**THE PROBLEM:** Write out each record again exactly as it stands.

**EXTRACTED DATA:**
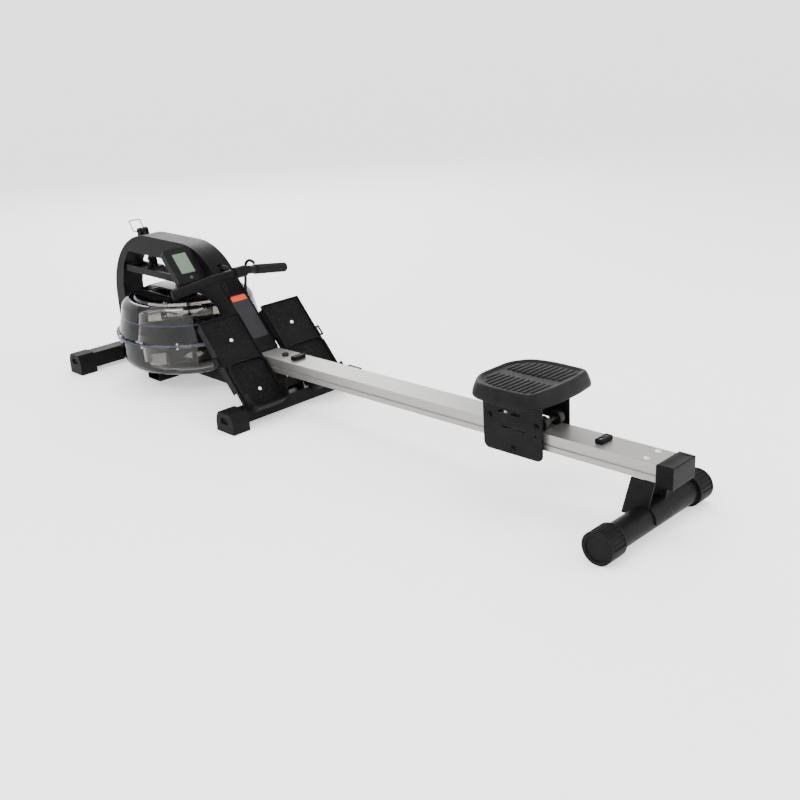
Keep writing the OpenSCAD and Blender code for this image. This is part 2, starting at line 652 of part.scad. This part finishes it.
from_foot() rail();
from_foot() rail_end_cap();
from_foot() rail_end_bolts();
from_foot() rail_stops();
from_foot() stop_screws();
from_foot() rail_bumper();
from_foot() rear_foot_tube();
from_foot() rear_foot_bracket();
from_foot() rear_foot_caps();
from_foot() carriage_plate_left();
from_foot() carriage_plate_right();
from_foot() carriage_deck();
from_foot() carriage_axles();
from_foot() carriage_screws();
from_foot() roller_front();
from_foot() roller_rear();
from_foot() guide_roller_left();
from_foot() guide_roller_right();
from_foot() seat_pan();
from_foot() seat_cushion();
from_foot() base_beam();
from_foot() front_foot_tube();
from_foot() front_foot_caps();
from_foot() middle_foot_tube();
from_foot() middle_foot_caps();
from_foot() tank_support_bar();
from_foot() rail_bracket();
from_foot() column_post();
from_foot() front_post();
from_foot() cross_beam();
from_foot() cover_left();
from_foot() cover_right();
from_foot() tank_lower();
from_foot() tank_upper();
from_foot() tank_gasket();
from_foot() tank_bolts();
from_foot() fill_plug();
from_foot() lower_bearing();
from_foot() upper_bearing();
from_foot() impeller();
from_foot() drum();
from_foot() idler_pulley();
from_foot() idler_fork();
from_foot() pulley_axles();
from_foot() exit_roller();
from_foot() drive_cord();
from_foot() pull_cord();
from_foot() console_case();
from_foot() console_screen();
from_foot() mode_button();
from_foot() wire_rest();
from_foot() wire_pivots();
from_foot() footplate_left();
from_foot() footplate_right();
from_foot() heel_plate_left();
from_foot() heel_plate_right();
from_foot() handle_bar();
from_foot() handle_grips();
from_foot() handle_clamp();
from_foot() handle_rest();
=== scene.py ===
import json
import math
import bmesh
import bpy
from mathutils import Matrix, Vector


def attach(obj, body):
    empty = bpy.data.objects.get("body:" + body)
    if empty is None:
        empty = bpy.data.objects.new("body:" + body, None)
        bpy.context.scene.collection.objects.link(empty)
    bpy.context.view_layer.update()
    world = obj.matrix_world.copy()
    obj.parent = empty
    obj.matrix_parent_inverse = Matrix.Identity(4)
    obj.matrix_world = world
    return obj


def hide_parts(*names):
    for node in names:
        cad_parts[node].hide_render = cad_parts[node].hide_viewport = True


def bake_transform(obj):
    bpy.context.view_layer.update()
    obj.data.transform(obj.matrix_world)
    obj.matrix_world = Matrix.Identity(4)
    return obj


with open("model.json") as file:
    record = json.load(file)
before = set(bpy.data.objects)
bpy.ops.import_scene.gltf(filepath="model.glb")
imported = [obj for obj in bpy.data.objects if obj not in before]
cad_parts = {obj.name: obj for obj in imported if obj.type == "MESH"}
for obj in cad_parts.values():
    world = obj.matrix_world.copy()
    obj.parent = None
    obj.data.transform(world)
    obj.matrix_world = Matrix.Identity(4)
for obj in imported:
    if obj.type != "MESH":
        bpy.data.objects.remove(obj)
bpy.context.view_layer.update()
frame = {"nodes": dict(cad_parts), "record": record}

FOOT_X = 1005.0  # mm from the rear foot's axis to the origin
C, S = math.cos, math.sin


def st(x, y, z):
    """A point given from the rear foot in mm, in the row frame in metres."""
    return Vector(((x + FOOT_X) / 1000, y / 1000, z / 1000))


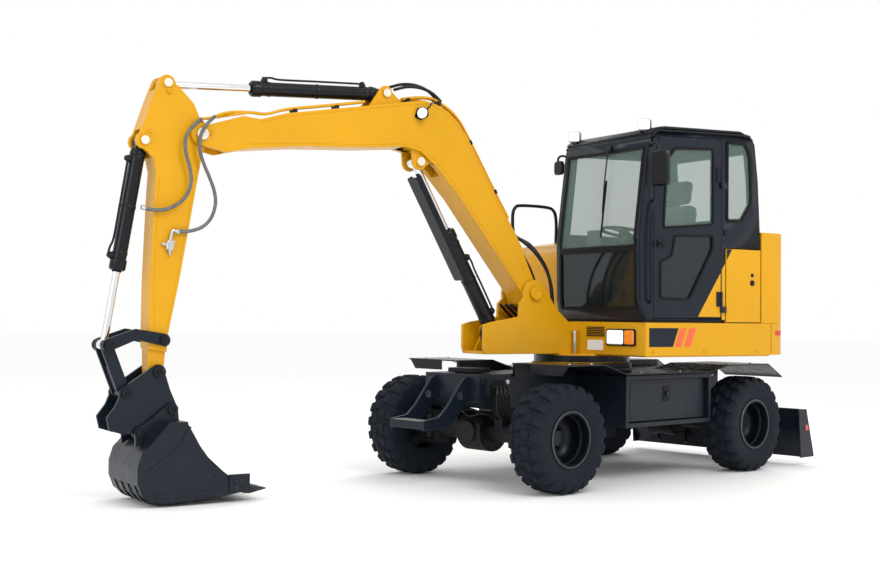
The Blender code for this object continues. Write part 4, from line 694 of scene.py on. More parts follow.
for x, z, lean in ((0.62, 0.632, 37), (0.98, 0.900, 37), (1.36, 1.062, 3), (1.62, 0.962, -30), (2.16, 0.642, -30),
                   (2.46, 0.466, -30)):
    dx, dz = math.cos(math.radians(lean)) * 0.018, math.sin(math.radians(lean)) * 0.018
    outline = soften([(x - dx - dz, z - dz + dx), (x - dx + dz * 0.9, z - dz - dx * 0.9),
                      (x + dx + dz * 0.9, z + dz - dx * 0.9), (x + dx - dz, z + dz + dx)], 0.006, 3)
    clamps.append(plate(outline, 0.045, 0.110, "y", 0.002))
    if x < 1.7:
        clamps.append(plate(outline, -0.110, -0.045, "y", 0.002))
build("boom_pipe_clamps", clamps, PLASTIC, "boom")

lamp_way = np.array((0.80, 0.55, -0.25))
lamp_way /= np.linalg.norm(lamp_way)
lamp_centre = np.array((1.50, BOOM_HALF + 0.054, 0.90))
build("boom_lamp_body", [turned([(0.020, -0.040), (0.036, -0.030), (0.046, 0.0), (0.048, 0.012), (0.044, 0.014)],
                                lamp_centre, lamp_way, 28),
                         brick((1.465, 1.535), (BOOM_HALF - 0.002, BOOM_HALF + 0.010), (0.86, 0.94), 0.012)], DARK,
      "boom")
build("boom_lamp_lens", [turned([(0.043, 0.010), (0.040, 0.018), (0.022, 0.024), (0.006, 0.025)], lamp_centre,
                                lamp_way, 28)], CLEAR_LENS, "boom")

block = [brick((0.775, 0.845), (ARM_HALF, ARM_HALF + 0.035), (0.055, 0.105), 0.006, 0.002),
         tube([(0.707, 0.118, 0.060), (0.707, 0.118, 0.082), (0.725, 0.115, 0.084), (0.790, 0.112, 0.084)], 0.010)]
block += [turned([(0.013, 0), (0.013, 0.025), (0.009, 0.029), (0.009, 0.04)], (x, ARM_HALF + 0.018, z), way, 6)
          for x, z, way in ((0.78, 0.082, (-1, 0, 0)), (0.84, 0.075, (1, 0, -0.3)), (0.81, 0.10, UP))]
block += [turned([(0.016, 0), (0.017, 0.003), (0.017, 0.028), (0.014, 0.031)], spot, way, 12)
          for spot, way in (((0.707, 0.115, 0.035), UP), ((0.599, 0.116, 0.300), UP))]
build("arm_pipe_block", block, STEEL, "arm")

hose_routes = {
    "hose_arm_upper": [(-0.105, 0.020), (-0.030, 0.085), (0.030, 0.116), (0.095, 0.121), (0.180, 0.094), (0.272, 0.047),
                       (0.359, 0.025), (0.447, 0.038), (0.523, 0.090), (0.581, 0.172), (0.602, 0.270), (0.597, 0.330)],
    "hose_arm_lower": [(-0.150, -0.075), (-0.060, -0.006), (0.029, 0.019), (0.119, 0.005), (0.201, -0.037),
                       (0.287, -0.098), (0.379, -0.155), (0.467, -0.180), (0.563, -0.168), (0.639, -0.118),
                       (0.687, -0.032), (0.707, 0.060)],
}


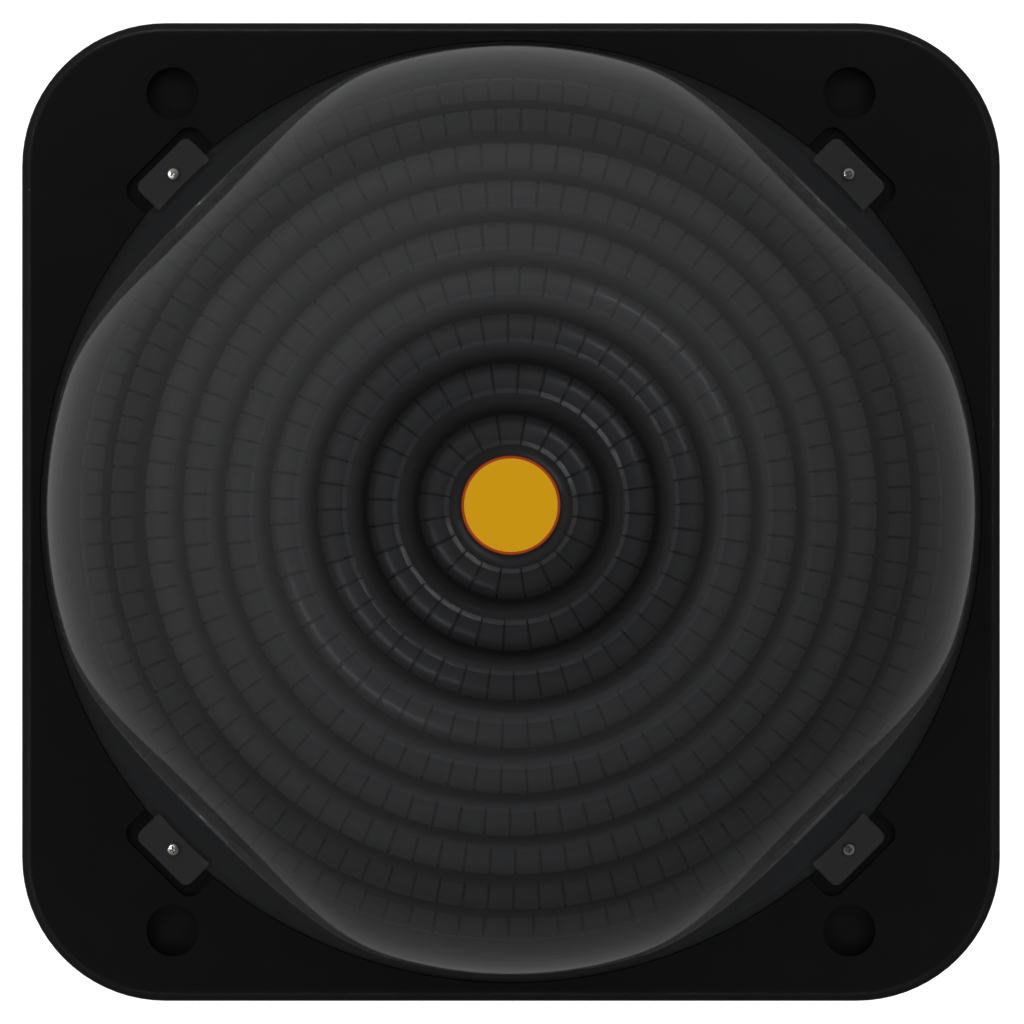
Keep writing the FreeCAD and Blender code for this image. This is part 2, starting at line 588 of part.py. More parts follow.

**RESULT:**
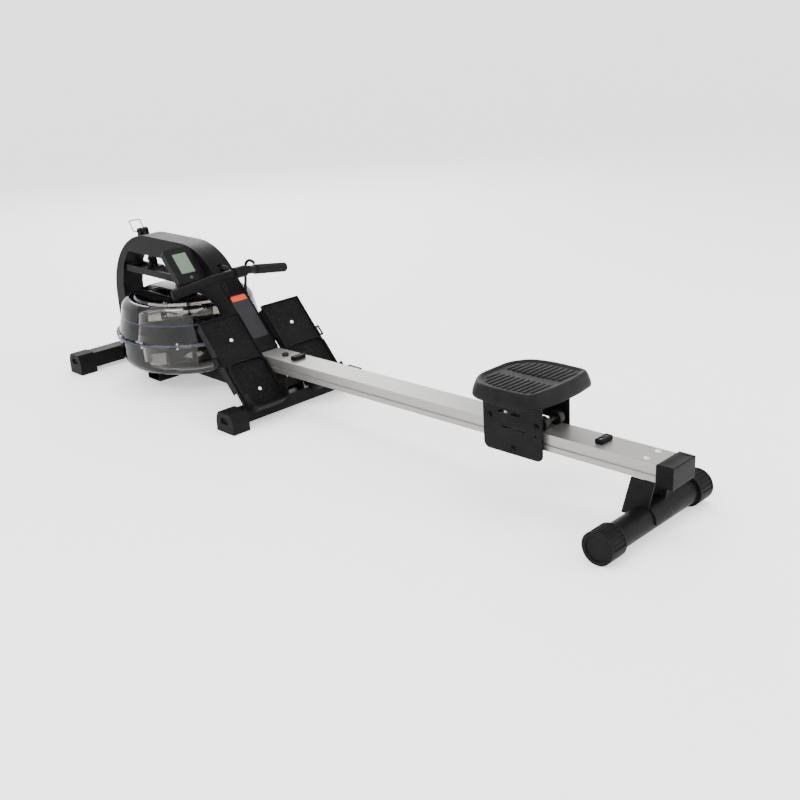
Keep writing the OpenSCAD and Blender code for this image. This is part 2, starting at line 652 of part.scad. This part finishes it.
from_foot() rail();
from_foot() rail_end_cap();
from_foot() rail_end_bolts();
from_foot() rail_stops();
from_foot() stop_screws();
from_foot() rail_bumper();
from_foot() rear_foot_tube();
from_foot() rear_foot_bracket();
from_foot() rear_foot_caps();
from_foot() carriage_plate_left();
from_foot() carriage_plate_right();
from_foot() carriage_deck();
from_foot() carriage_axles();
from_foot() carriage_screws();
from_foot() roller_front();
from_foot() roller_rear();
from_foot() guide_roller_left();
from_foot() guide_roller_right();
from_foot() seat_pan();
from_foot() seat_cushion();
from_foot() base_beam();
from_foot() front_foot_tube();
from_foot() front_foot_caps();
from_foot() middle_foot_tube();
from_foot() middle_foot_caps();
from_foot() tank_support_bar();
from_foot() rail_bracket();
from_foot() column_post();
from_foot() front_post();
from_foot() cross_beam();
from_foot() cover_left();
from_foot() cover_right();
from_foot() tank_lower();
from_foot() tank_upper();
from_foot() tank_gasket();
from_foot() tank_bolts();
from_foot() fill_plug();
from_foot() lower_bearing();
from_foot() upper_bearing();
from_foot() impeller();
from_foot() drum();
from_foot() idler_pulley();
from_foot() idler_fork();
from_foot() pulley_axles();
from_foot() exit_roller();
from_foot() drive_cord();
from_foot() pull_cord();
from_foot() console_case();
from_foot() console_screen();
from_foot() mode_button();
from_foot() wire_rest();
from_foot() wire_pivots();
from_foot() footplate_left();
from_foot() footplate_right();
from_foot() heel_plate_left();
from_foot() heel_plate_right();
from_foot() handle_bar();
from_foot() handle_grips();
from_foot() handle_clamp();
from_foot() handle_rest();
=== scene.py ===
import json
import math
import bmesh
import bpy
from mathutils import Matrix, Vector


def attach(obj, body):
    empty = bpy.data.objects.get("body:" + body)
    if empty is None:
        empty = bpy.data.objects.new("body:" + body, None)
        bpy.context.scene.collection.objects.link(empty)
    bpy.context.view_layer.update()
    world = obj.matrix_world.copy()
    obj.parent = empty
    obj.matrix_parent_inverse = Matrix.Identity(4)
    obj.matrix_world = world
    return obj


def hide_parts(*names):
    for node in names:
        cad_parts[node].hide_render = cad_parts[node].hide_viewport = True


def bake_transform(obj):
    bpy.context.view_layer.update()
    obj.data.transform(obj.matrix_world)
    obj.matrix_world = Matrix.Identity(4)
    return obj


with open("model.json") as file:
    record = json.load(file)
before = set(bpy.data.objects)
bpy.ops.import_scene.gltf(filepath="model.glb")
imported = [obj for obj in bpy.data.objects if obj not in before]
cad_parts = {obj.name: obj for obj in imported if obj.type == "MESH"}
for obj in cad_parts.values():
    world = obj.matrix_world.copy()
    obj.parent = None
    obj.data.transform(world)
    obj.matrix_world = Matrix.Identity(4)
for obj in imported:
    if obj.type != "MESH":
        bpy.data.objects.remove(obj)
bpy.context.view_layer.update()
frame = {"nodes": dict(cad_parts), "record": record}

FOOT_X = 1005.0  # mm from the rear foot's axis to the origin
C, S = math.cos, math.sin


def st(x, y, z):
    """A point given from the rear foot in mm, in the row frame in metres."""
    return Vector(((x + FOOT_X) / 1000, y / 1000, z / 1000))


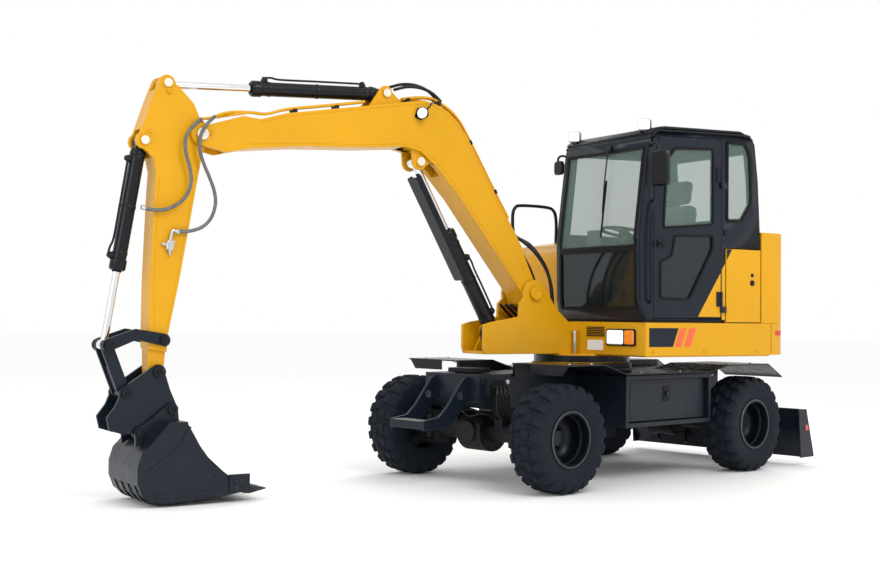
The Blender code for this object continues. Write part 4, from line 694 of scene.py on. More parts follow.
for x, z, lean in ((0.62, 0.632, 37), (0.98, 0.900, 37), (1.36, 1.062, 3), (1.62, 0.962, -30), (2.16, 0.642, -30),
                   (2.46, 0.466, -30)):
    dx, dz = math.cos(math.radians(lean)) * 0.018, math.sin(math.radians(lean)) * 0.018
    outline = soften([(x - dx - dz, z - dz + dx), (x - dx + dz * 0.9, z - dz - dx * 0.9),
                      (x + dx + dz * 0.9, z + dz - dx * 0.9), (x + dx - dz, z + dz + dx)], 0.006, 3)
    clamps.append(plate(outline, 0.045, 0.110, "y", 0.002))
    if x < 1.7:
        clamps.append(plate(outline, -0.110, -0.045, "y", 0.002))
build("boom_pipe_clamps", clamps, PLASTIC, "boom")

lamp_way = np.array((0.80, 0.55, -0.25))
lamp_way /= np.linalg.norm(lamp_way)
lamp_centre = np.array((1.50, BOOM_HALF + 0.054, 0.90))
build("boom_lamp_body", [turned([(0.020, -0.040), (0.036, -0.030), (0.046, 0.0), (0.048, 0.012), (0.044, 0.014)],
                                lamp_centre, lamp_way, 28),
                         brick((1.465, 1.535), (BOOM_HALF - 0.002, BOOM_HALF + 0.010), (0.86, 0.94), 0.012)], DARK,
      "boom")
build("boom_lamp_lens", [turned([(0.043, 0.010), (0.040, 0.018), (0.022, 0.024), (0.006, 0.025)], lamp_centre,
                                lamp_way, 28)], CLEAR_LENS, "boom")

block = [brick((0.775, 0.845), (ARM_HALF, ARM_HALF + 0.035), (0.055, 0.105), 0.006, 0.002),
         tube([(0.707, 0.118, 0.060), (0.707, 0.118, 0.082), (0.725, 0.115, 0.084), (0.790, 0.112, 0.084)], 0.010)]
block += [turned([(0.013, 0), (0.013, 0.025), (0.009, 0.029), (0.009, 0.04)], (x, ARM_HALF + 0.018, z), way, 6)
          for x, z, way in ((0.78, 0.082, (-1, 0, 0)), (0.84, 0.075, (1, 0, -0.3)), (0.81, 0.10, UP))]
block += [turned([(0.016, 0), (0.017, 0.003), (0.017, 0.028), (0.014, 0.031)], spot, way, 12)
          for spot, way in (((0.707, 0.115, 0.035), UP), ((0.599, 0.116, 0.300), UP))]
build("arm_pipe_block", block, STEEL, "arm")

hose_routes = {
    "hose_arm_upper": [(-0.105, 0.020), (-0.030, 0.085), (0.030, 0.116), (0.095, 0.121), (0.180, 0.094), (0.272, 0.047),
                       (0.359, 0.025), (0.447, 0.038), (0.523, 0.090), (0.581, 0.172), (0.602, 0.270), (0.597, 0.330)],
    "hose_arm_lower": [(-0.150, -0.075), (-0.060, -0.006), (0.029, 0.019), (0.119, 0.005), (0.201, -0.037),
                       (0.287, -0.098), (0.379, -0.155), (0.467, -0.180), (0.563, -0.168), (0.639, -0.118),
                       (0.687, -0.032), (0.707, 0.060)],
}


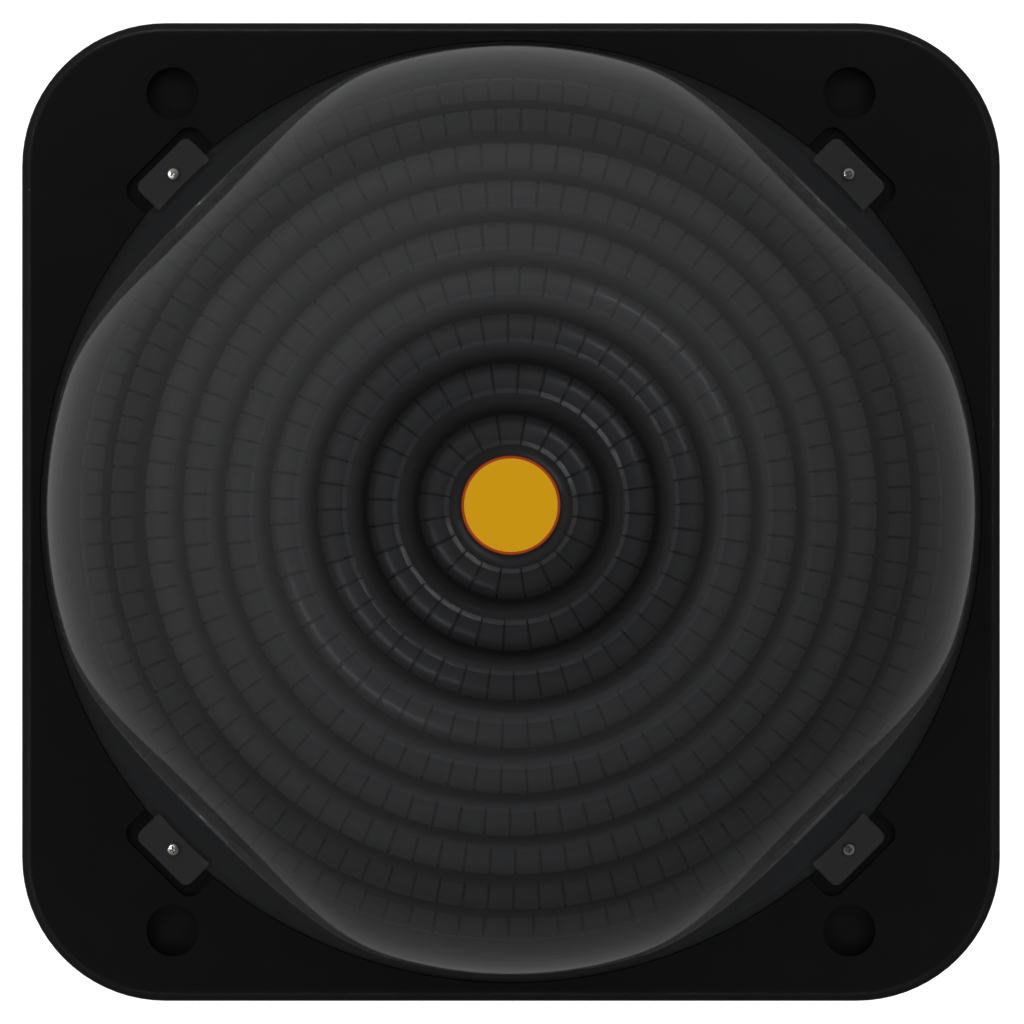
Keep writing the FreeCAD and Blender code for this image. This is part 2, starting at line 588 of part.py. More parts follow.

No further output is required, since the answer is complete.